Common sense suggest that homemade masks prevent the contraction of COVID, just to a substantially lower extent than the higher-end respirators. Even before the scientific studies came out showing that homemade masks could reduce contraction, it wouldn't be dumb to wear a mask for purely selfish reasons. A bandana blocks some particles. A Chinese spec KN95 is likely better. Even if the bandana only blocks 25% of particles that could cause COVID, I'd definitely wear it if it was all I had and I had to go to the grocery store.

But you don't need to take my word/logic for it. Here are a few pre-prints I found on the great medRxiv. https://www.medrxiv.org/content/10.1101/2020.04.14.20065375v... https://www.medrxiv.org/content/10.1101/2020.05.06.20093021v... https://www.medrxiv.org/content/10.1101/2020.05.07.20093864v...

I agree with everything you said except about the protection thing. I would except things that are supposed to protect me from a thing to be capable of it - a bandana, a mask, or a lower-rated respirator protect me from most droplets containing the virus, but have no capability of protecting me from the virus itself. However this is, as another commenter said, probably too much technical correctness.
just to make sure that I'm understanding:

- If using X reduces the probability of contracting P. then X protects you from X. right?

- If a mask prevents you from touching your face and that reduces the probability of contracting the disease. Then masks do indeed protect you.

> I wouldn't want my doctor to only wear a mask.

I feel that this is a strawman.

- - -

but even if we ignore the face-touching, I don't understand how is it possible for masks to make things worse.

if we were talking about bacteria, then yes the bacteria can fester there.

but if the virus is carried by droplets, and a part of these droplets end up on the mask instead of in your nose. then surely that would reduce the probability of being infected right?

I never said masks make things worse (with the exception of the doctor) - I think I said the opposite.

My doctor should wear something that has a filter capable of catching the virus, such as FFP3 respirator.

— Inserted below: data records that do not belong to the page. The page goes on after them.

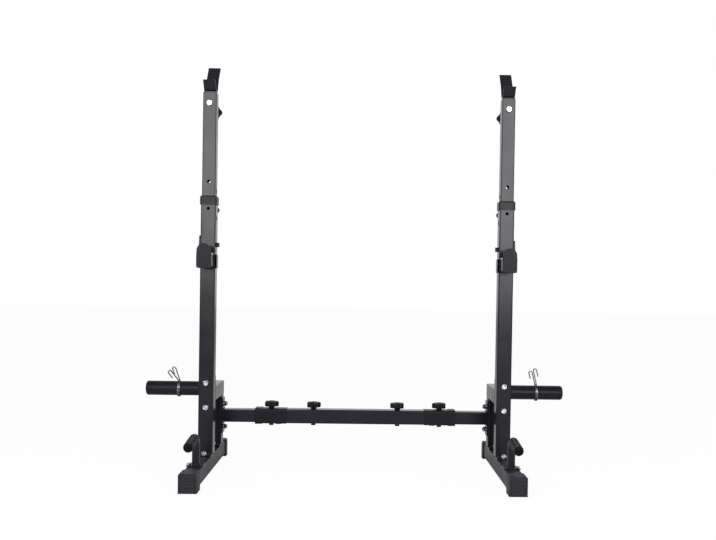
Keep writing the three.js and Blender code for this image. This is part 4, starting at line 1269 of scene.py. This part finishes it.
cradle_knob_reach = 50
lock_knob_foot = half_frame + lock_nut_length + seat_gap
add_knob("cradle_knob", "+y", (0, half_inner + cradle_knob_reach, height_tube_top - cradle_knob_drop),
         cradle_knob_reach + height_tube_wall + cradle_shank_wall - seat_gap)
add_knob("height_knob", "+y", (0, lock_knob_foot, lock_height), lock_knob_foot - half_frame + tube_wall)

# %% [markdown]
# ## Safety hook
# A bracket that hangs on the upright by a pin. Its plates are outlines given a thickness,
# and one Bevel modifier eases all their edges at once. The stub of square tube in front
# carries the bar, the lip with a half-round top keeps it there, and weld runs round the
# stub at both ends. The lip has a duller coat, so it is a piece of its own.

# %% Safety hooks
hook_plate = 5.5
hook_stub = 46
hook_stub_length = 80
hook_stub_wall = 3
hook_floor_drop = 28
hook_lip_rise = 29
hook_lip_drop = 5
hook_cheek_depth = 36
hook_cheek_top = 31
hook_edge = 0.7
hook_bead = 1.6


def box(width, depth, height):
    """A block about its own middle, as a four-cornered outline given a thickness."""
    outline = np.array([[1, 1], [-1, 1], [-1, -1], [1, -1]]) * np.array([width, depth]) / 2
    return slab(outline, -height / 2, height / 2)


def arc(centre_x, centre_y, radius, start, end, steps):
    """Points of an arc between two angles in degrees."""
    angle = np.radians(np.linspace(start, end, steps + 1))
    return np.column_stack([centre_x + radius * np.cos(angle), centre_y + radius * np.sin(angle)])


def upright_plate(outline, thickness, x):
    """A plate drawn in (y, z), standing across x, with its near face at x."""
    points, faces = slab(outline, 0, thickness)
    return points[:, [2, 0, 1]] + np.array([x, 0, 0]), faces


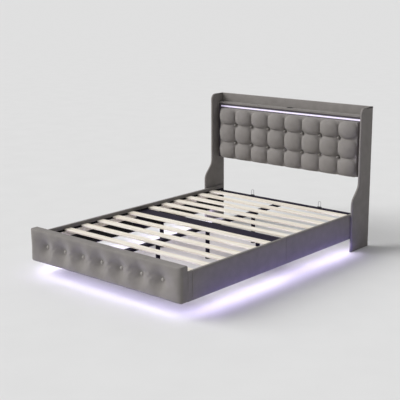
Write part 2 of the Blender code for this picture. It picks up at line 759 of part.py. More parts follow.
# Mattress hoops: a bent wire that stands on the head rail, through a clip
def make_hoops():
    reach = (HOOP_WIDTH - HOOP_WIRE) / 2
    crown = HOOP_HEIGHT - HOOP_WIRE / 2 - reach
    route = [(reach, GAP)]
    for step in range(WIRE_STEPS + 1):
        angle = math.pi * step / WIRE_STEPS
        route.append((reach * math.cos(angle), crown + reach * math.sin(angle)))
    route.append((-reach, GAP))
    for side, word in ((-1, "left"), (1, "right")):
        place = Vector((side * HOOP_OFFSET, HEAD_RAIL_MIDDLE, SEAT))
        curve = bpy.data.curves.new("mattress_hoop_" + word, "CURVE")
        curve.dimensions = "3D"
        curve.bevel_depth = HOOP_WIRE / 2
        curve.bevel_resolution = 2
        curve.use_fill_caps = True
        line = curve.splines.new("POLY")
        line.points.add(len(route) - 1)
        for point, (across, up) in zip(line.points, route):
            point.co = (across, 0, up, 1)
        hoop = meshed(add_object("mattress_hoop_" + word, curve, place))
        finish_piece(smooth(hoop), "wire steel")
        make_hoop_clip(word, place, reach)


def make_hoop_clip(word, place, reach):
    half = HOOP_WIDTH / 2 + CLIP_MARGIN
    clip = block(
        "hoop_clip_" + word,
        place + Vector((-half, -CLIP_DEPTH / 2, GAP)),
        place + Vector((half, CLIP_DEPTH / 2, GAP + CLIP_HEIGHT)),
    )
    for side in (-1, 1):
        bore = cylinder(
            "clip_bore",
            HOOP_WIRE / 2 + GAP,
            -OVERRUN,
            GAP + CLIP_HEIGHT + OVERRUN,
            place + Vector((side * reach, 0, 0)),
            CUTTERS,
        )
        combine(clip, bore, "DIFFERENCE")
    finish_piece(clip, "black plastic")


# LED strips under the rails and the footboard, and the controller that feeds them
def make_floor_lights():
    top = RAIL_CLEARANCE - GAP
    bottom = top - STRIP_THICKNESS
    for side, word in ((-1, "left"), (1, "right")):
        near, far = ordered(side, RAIL_INNER + STRIP_INSET, RAIL_INNER + STRIP_INSET + STRIP_WIDTH)
        strip = block(
            "led_strip_" + word,
            (near, FOOT_BACK + STRIP_END_MARGIN, bottom),
            (far, HEAD_RAIL_FRONT - STRIP_END_MARGIN, top),
        )
        finish_piece(strip, "diffuser")
    front = FOOT_FACE + FOOTBOARD_EDGE + STRIP_SETBACK
    strip = block(
        "led_strip_foot",
        (-RAIL_INNER + STRIP_END_MARGIN, front, bottom),
        (RAIL_INNER - STRIP_END_MARGIN, front + STRIP_WIDTH, top),
    )
    finish_piece(strip, "diffuser")


def make_controller():
    front = HEAD_RAIL_BACK + GAP
    middle = SEAT - CONTROLLER_DROP - CONTROLLER_HEIGHT / 2
    low = Vector((CONTROLLER_OFFSET, front, middle - CONTROLLER_HEIGHT / 2))
    size = Vector((CONTROLLER_LENGTH, CONTROLLER_DEPTH, CONTROLLER_HEIGHT))
    controller = board("led_controller", low, low + size, "black plastic")
    centre = low.y + CONTROLLER_DEPTH / 2
    inlet = block(
        "power_inlet",
        (low.x - OVERRUN, centre - INLET_HEIGHT / 2, middle - INLET_WIDTH / 2),
        (low.x + INLET_DEPTH, centre + INLET_HEIGHT / 2, middle + INLET_WIDTH / 2),
        CUTTERS,
    )
    combine(controller, inlet, "DIFFERENCE")


clear_scene()
make_wings()
make_headboard_box()
make_shelf()
make_headboard_led()
make_headboard_pad()
make_charging_station()
make_footboard()
make_sides()
make_beams()
make_slats()
make_legs()
make_hoops()
make_floor_lights()
make_controller()
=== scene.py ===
import json
import math

import bmesh
import bpy
import numpy as np
from mathutils import Matrix, Vector


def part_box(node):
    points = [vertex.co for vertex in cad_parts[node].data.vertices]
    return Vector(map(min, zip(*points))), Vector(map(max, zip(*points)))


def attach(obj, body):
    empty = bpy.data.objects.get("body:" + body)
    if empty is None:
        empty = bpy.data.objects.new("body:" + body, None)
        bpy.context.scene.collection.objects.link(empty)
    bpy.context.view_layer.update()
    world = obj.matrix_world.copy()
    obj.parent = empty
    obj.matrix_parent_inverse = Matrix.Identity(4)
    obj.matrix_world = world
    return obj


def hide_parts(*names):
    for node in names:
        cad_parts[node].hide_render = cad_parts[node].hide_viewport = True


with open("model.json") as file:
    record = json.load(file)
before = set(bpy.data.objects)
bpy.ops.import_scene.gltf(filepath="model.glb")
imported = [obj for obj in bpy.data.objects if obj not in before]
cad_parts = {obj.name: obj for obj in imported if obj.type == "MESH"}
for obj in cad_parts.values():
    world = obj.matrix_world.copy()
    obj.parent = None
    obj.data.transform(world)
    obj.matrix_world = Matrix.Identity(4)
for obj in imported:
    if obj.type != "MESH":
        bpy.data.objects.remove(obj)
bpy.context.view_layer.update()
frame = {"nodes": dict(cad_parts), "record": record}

nodes = frame["nodes"]
bedBody = "bed_frame"
scene = bpy.context.scene
joinDecimals = 7
planeGap = 1e-6
tiny = 1e-9


# Linear channels of a hex colour, by the sRGB formula
def toLinear(hexColour):
    channels = [int(hexColour[start : start + 2], 16) / 255 for start in (1, 3, 5)]
    return [c / 12.92 if c <= 0.04045 else ((c + 0.055) / 1.055) ** 2.4 for c in channels]


# A shader node with its settings, and its inputs linked to a socket or set to a value
def addNode(tree, kind, settings=None, inputs=None):
    node = tree.nodes.new(kind)
    for name, value in (settings or {}).items():
        setattr(node, name, value)
    for name, value in (inputs or {}).items():
        if isinstance(value, bpy.types.NodeSocket):
            tree.links.new(value, node.inputs[name])
        else:
            node.inputs[name].default_value = value
    return node


# One step of arithmetic on two values
def mathNode(tree, operation, first, second=0.0):
    node = addNode(tree, "ShaderNodeMath", {"operation": operation}, {0: first, 1: second})
    return node.outputs[0]


# Sum of values, each times its weight
def weighted(tree, *parts):
    total = None
    for value, weight in parts:
        part = mathNode(tree, "MULTIPLY", value, weight)
        total = part if total is None else mathNode(tree, "ADD", total, part)
    return total


# Dot product of a vector and a direction
def alongOf(tree, vector, direction):
    inputs = {0: vector, 1: direction}
    return addNode(tree, "ShaderNodeVectorMath", {"operation": "DOT_PRODUCT"}, inputs).outputs["Value"]


# The piece's own coordinates, in metres
def ownPlace(tree):
    return addNode(tree, "ShaderNodeTexCoord").outputs["Object"]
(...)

When you breathe in, droplets get through the mask (this gets progressively worse as the mask gets wet) - and if the mask is not a FFP3, you're making a bet that none of the droplets that get through are contaminated, because the mask does not protect you from the virus, it merely protects you from some of the droplets around you; only the correct filter will protect you. The virus is around 50-100 nanometers.

It's probabilistic, like everything, but N-95 masks do protect the wearer from particles that small. The CDC purposefully lied to you so that you wouldn't stockpile masks they (understandably) wanted to use elsewhere.

/https://www.semanticscholar.org/paper/Filtration-Performance...

>Consistent with single-fiber filtration theory, N95 and P100 respirators challenged with silver monodisperse particles showed a decrease in percentage penetration with a decrease in particle diameter down to 4 nm.

If the mask stops some droplets (which it obviously does, as it gets wet over time) and some of those droplets carry the virus, then obviously the mask protects against the virus - not 100%, but some percent (just like condoms!).
Nope. It protects you from said droplets, not from the virus, which it is incapable to protect you from, unlike a FFP3.
But as far as we know, the bare virus does not travel through the air, it only travels in droplets. Although there is some disagreement on how large those droplets are.
I feel like I have a wrong model of how things work.

I'm thinking that for each virus there is a chance that it will infect a cell. The higher the viral load, the higher the number of chances that you will get infected.

a lower number of droplets -> lower viral load -> less chance to be infected.

What is the physical explanation behind this fact, and how come normal masks protect others if a carrier wears it?
if masks don't make things worse, then they can only help.

(to explain more: there is a mechanism by which they help. so for them to not help (in total) , there must be a way in which they make things worse)

It baffles me you're being downvoted for this.